None of this should lead us to lose sight however, of the fact that transference as a universal has singularity built into it, according it the status of psychoanalysis’s version of what is known in physics as a ‘universal variable’: it is an empty designator; a hollow sheaf; the hole at the centre of psychoanalytic theory indicating the non-place of psychoanalysis’s failure to coincide with itself and the blank around which analytic theory-praxis is organised, mirroring the non-(self)-coincidence of the ego. The manifestation of transference is a singularity that participates only in its own singularity; in transference, what is universal is precisely the guarantee that every time it will be singular, that each instance of transference will be different. This, then, is one of the primary tasks of an analysis: to elucidate and dissolve these manifestations, unique to each treatment. But how is this to be done? Beginning to sketch an answer to this question will constitute the final part of this paper.
In the consulting room—all being well with the treatment, of course—transference enables the analyst to grasp the singular non-(self)-coincidence of the patient as universal and, qua universal, as a singular nothingness. The patient, however, experiences the inverse: they grasp themselves as complete inasmuch as, in their stoking of the transferential fires, they a(void) their void by discharging it onto the analyst or the analytic situation, leaving them with a comfort in their (illusory) sense of self-consistency. Now up to this point, we have been discussing the universal-singular as the non-(self)-coincidence of the ego. We have argued that the ego fails to correspond to itself provoking anxiety leading to transference, or the a(void)ance of incompleteness by the (re)location of egological gaps onto the figure of the analyst. In order for us to fully indicate the importance of non-(self)-coincidence however, we must now gesture towards the manner in which our discussion relates to the unconscious; since, as we have seen, the work of Freud aims at delineating a savoir-faire within the non-place of the egological gap as such, reconstructing the excluded ‘other scene’ by engaging the challenge of landscaping a non-egological terrain of knowledge-praxis. Psychoanalysis aims, in other words, at being a discourse and treatment that operates in the domain of the unconscious.

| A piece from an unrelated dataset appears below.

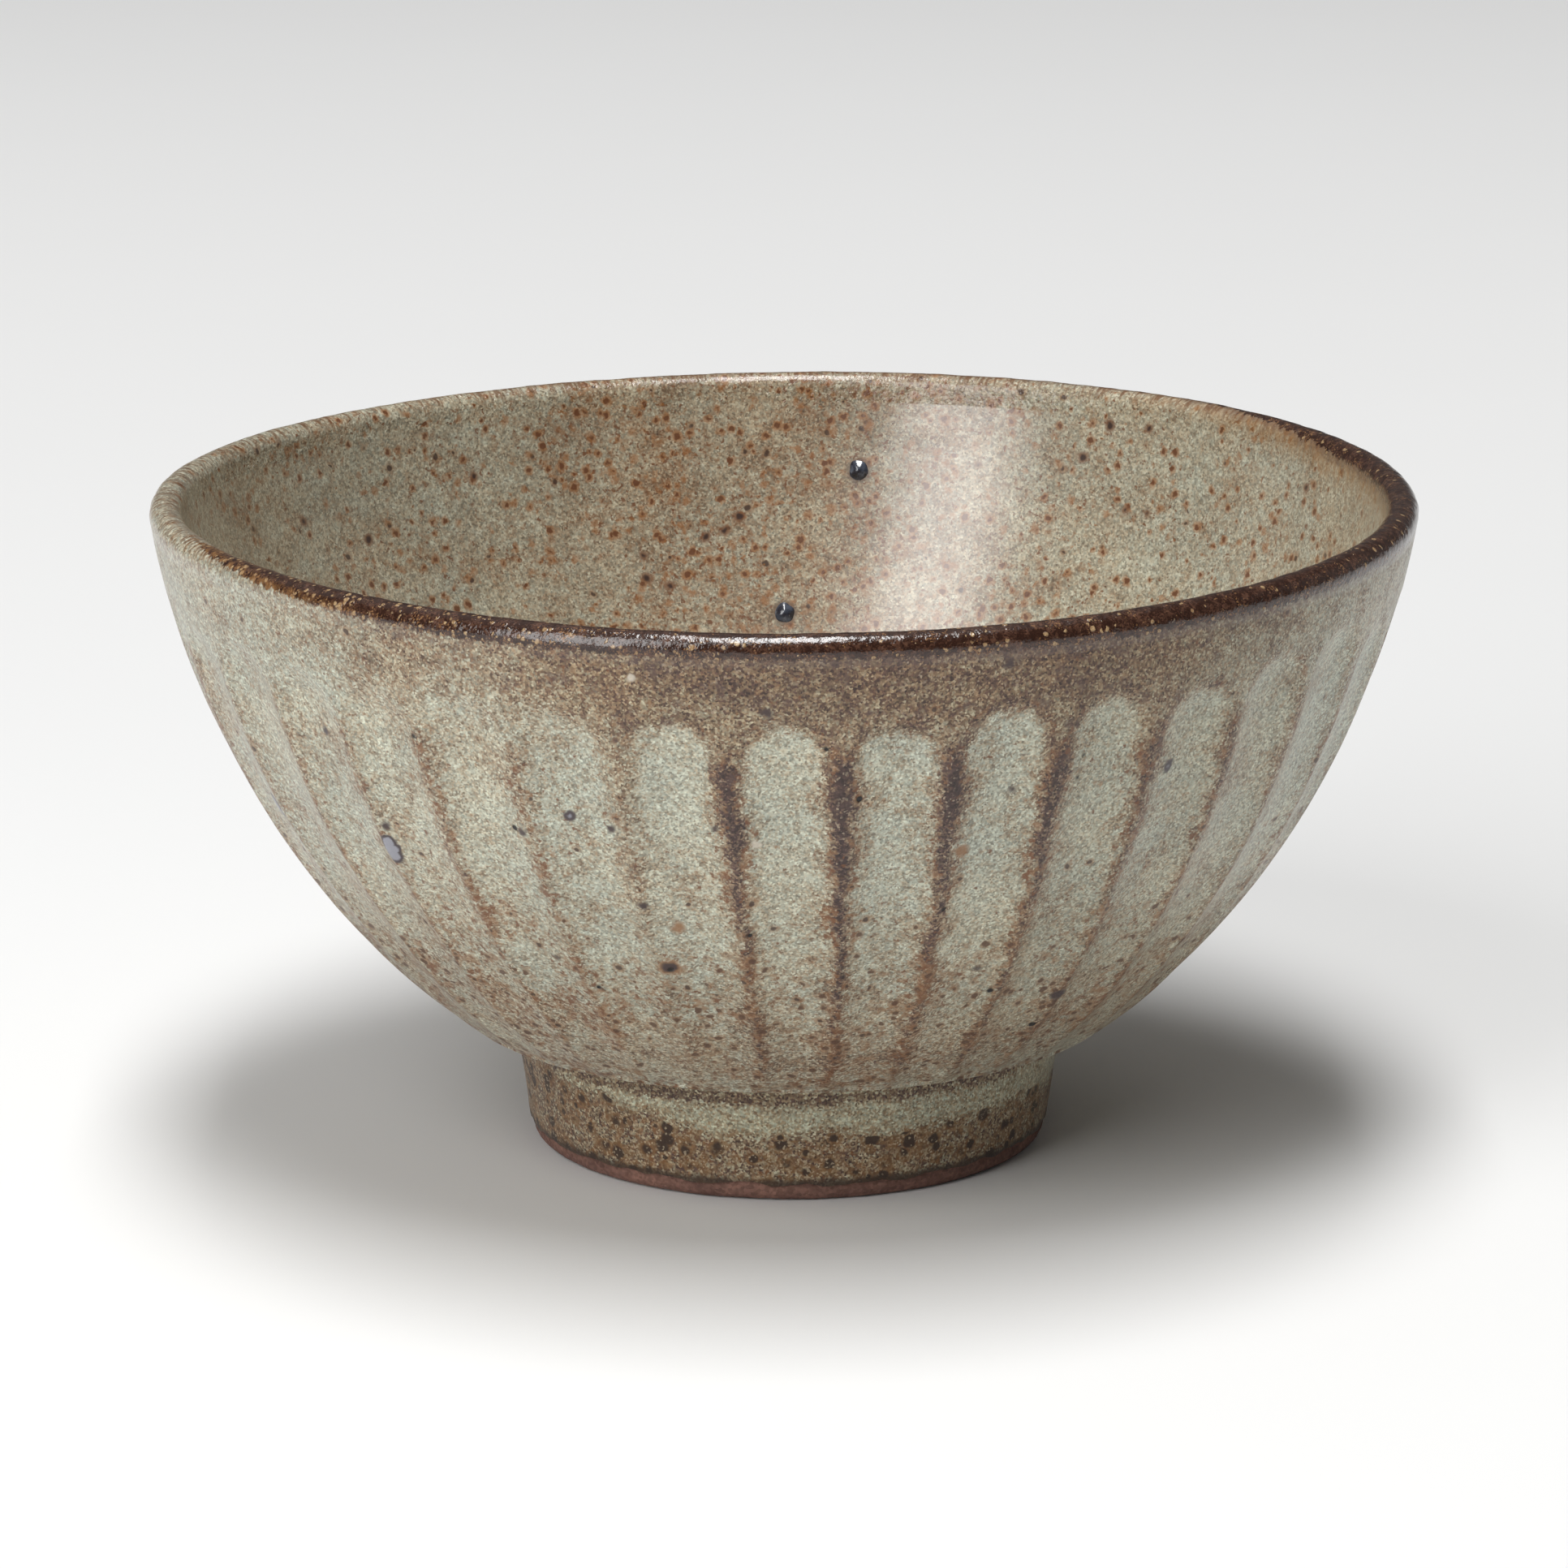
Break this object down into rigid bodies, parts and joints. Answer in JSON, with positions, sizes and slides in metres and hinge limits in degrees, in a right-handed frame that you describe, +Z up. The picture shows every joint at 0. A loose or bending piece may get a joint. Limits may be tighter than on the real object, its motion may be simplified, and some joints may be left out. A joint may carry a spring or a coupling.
{
  "type": "matcha bowl",
  "caption": "Wheel-thrown stoneware matcha bowl with carved vertical flutes, speckled ash glaze, an iron-brown lip and a turned foot ring with a bare clay edge.",
  "frame": {"origin": "centre of the foot ring's contact plane, where the bowl stands", "axes": "+Z up along the bowl's axis of symmetry; the front of the bowl faces -Y"},
  "size_m": [0.12, 0.12, 0.063],
  "materials": {
    "stoneware_clay": "bare fired reddish-brown stoneware, matt and finely gritty",
    "ash_glaze_outside": "satin grey-green ash glaze, pooled pale in the flutes, broken to dark iron brown on their ridges, with rust speckles",
    "ash_glaze_inside": "satin grey-green to tan ash glaze with many rust-brown speckles",
    "iron_glaze": "glossy dark iron-brown lip with tan flecks and a ragged lower edge",
    "ash_glaze_foot": "satin ash glaze, pale where it pooled in the cove, thin and speckled brown below",
    "melted_iron": "glossy blue-black beads of melted iron"
  },
  "bodies": {
    "root": {"clay_body": "stoneware_clay", "foot_ring": "stoneware_clay", "wall_glaze": "ash_glaze_outside", "inner_glaze": "ash_glaze_inside", "rim_iron_band": "iron_glaze", "foot_glaze": "ash_glaze_foot", "foot_well_glaze": "ash_glaze_foot", "iron_spots": "melted_iron"}
  },
  "joints": []
}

It might be suggested that the positive phenomenological expression, in the clinic, of the existence of the unconscious, is found whenever the work knocks up against egological gaps – either the patient’s or the analyst’s – most recognisably in the well-known paraplexical forms but, also, in a slightly different register, in other obstacles in the work itself, frequently underpinned by fantasies regarding the analytic situation held by either the patient or the analyst. Now, the unconscious, from this point of view, just is the ego’s non-coincidence with itself: this clarifies why transference takes place unbeknownst to the patient. The elucidation of the unconscious as subsisting in the spaces of the non-(self)-coincidence of the ego, the sites of failed egological attempts to sustain a seamless fabric of perception and understanding about itself and the world, points us to perhaps the most famous statement from Freud’s key metapsychological paper on the unconscious, in which this is characterised by something entirely alien to the linear-logic of the ego: ‘exemption from mutual contradiction, primary process (mobility of cathexes), timelessness, and replacement of external by psychical reality’ (S.E. 14: 187). There is a negative theology in operation here; the unconscious is posited as functioning in accordance to a set of governing principles that are the obversion of egologic. This would suggest, then, a dialectical interaction between ego and unconscious. Where ego and unconscious are the inverse of one another, the conditions of each other’s possibility, they also constitute each other’s blind spots.
Thus, where the ego fails to correspond to itself, we speak of the unconscious; however, where the unconscious fails to meet itself, we speak of the ego. So, we can now see that if the ego misses itself by being universally-singular, the unconscious misses itself as singularly-universal, and these two terms stand in a non-reciprocal dialectical relation. In relation to neurotic suffering, this formulation permits a reading of the famous Freudian maxim, ‘Wo Es war, soll Ich werden’. The aim of the treatment is not, as the trite reception of this statement would have it, for the ego to usurp the unconscious, superseding and supplanting it. On the contrary: the task of analysis is to enable the ego to perceive how the very conditions of its possibility consist in the non-place of its failure to coincidence with itself, i.e. in its nothingness, or lack. Or, to put it more succinctly: part of the analytic endeavour is for the ego to gradually grasp that, without the unconscious, there would be no ego at all and to learn to tolerate the anxiety this produces.